Suppose we derived the posterior distribution only up to a normalization constant:

$$p(x_1, x_2, x_3) = \frac{\hat p(x_1, x_2, x_3)}{C}$$
Gibbs

Josiah Willard Gibbs

We start with $(x_1^0, x_2^0, x_3^0)$, and within a loop, we perform the following procedure:

  • $x_1^1 \sim \hat p(x_1 | x_2 = x_2^0, x_3 = x_3^0)$
  • $x_2^1 \sim \hat p(x_2 | x_1 = x_1^1, x_3 = x_3^0)$
  • $x_3^1 \sim \hat p(x_3 | x_1 = x_1^1, x_2 = x_2^1)$
  • $x_1^2 \sim \hat p(x_1 | x_2 = x_2^1, x_3 = x_3^1)$ etc.

After a few iterations "the chain has warmed up", we can estimate expectations based on these samples.

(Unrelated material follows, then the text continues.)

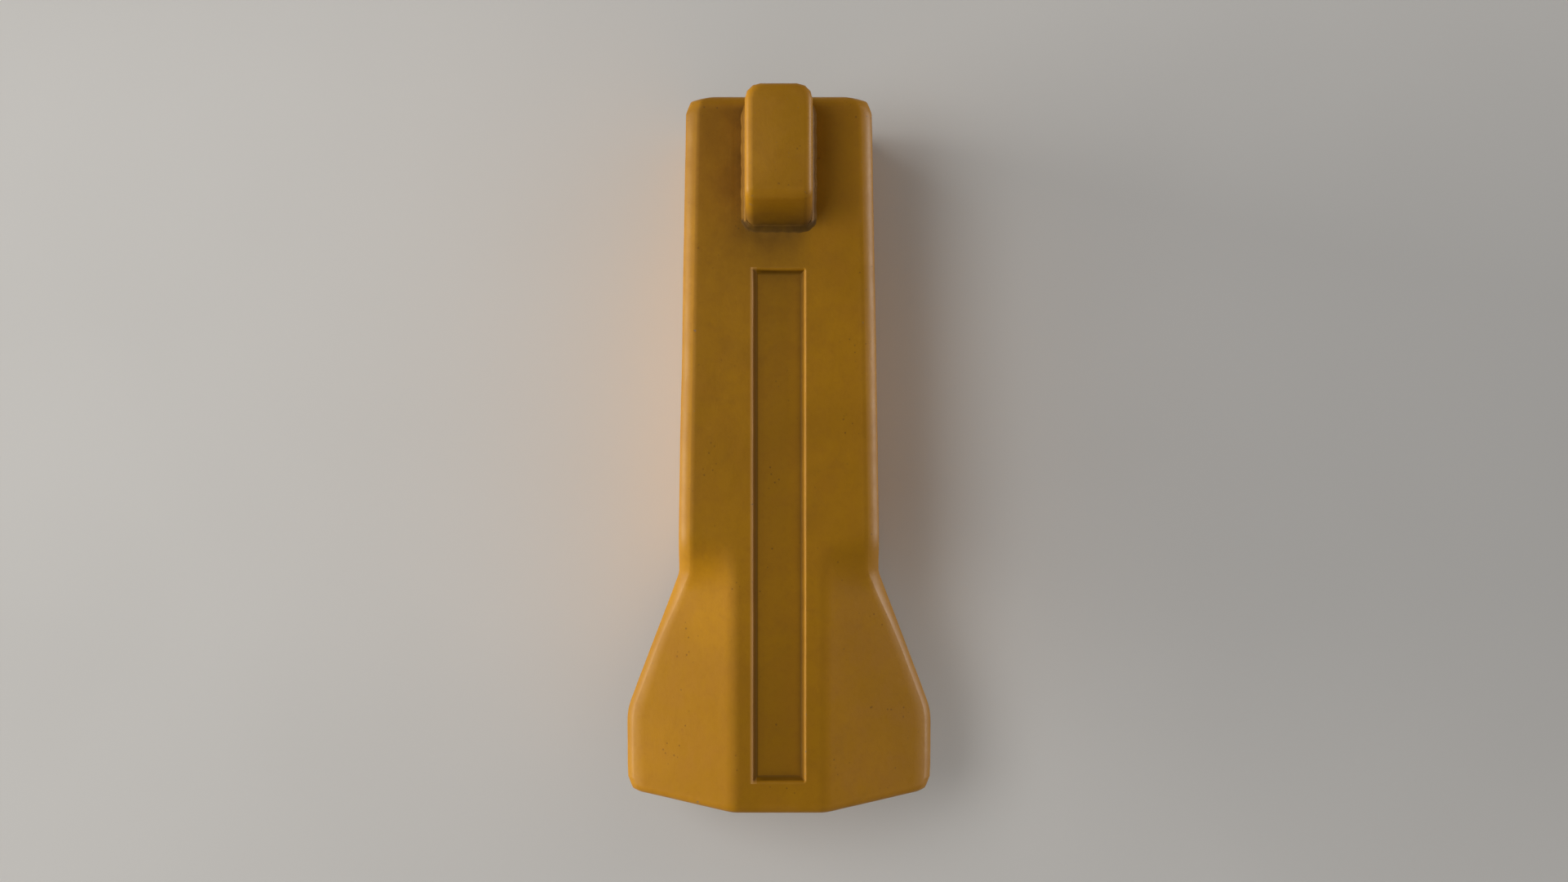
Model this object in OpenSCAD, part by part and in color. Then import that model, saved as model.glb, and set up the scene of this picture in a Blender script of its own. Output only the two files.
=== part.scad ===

Sampling from a One-Dimensional Distribution

Rejection Sampling

\(i = 0\), repeat many times:

  • sample \(y \sim q(y)\)
  • sample \(\xi \sim U[0;Cq(y)]\)
  • if \(\xi < \hat p(y)\):
    • \(x_i = y\)
    • \(i = i+1\)
sampling_1D

The difficulty lies in choosing the parameter \(C\), it's often too large.

Summary

  • The frequentist approach is a limiting case of the Bayesian approach.
  • The Bayesian approach has many nice properties:
    • Regularization
    • Composability
    • Processing data "on the fly"
    • Ability to calculate various statistics
    • Ability to estimate confidence
  • However, it is often computationally expensive.
  • It is possible to use some advantages of the Bayesian approach without calculating the normalizing constant.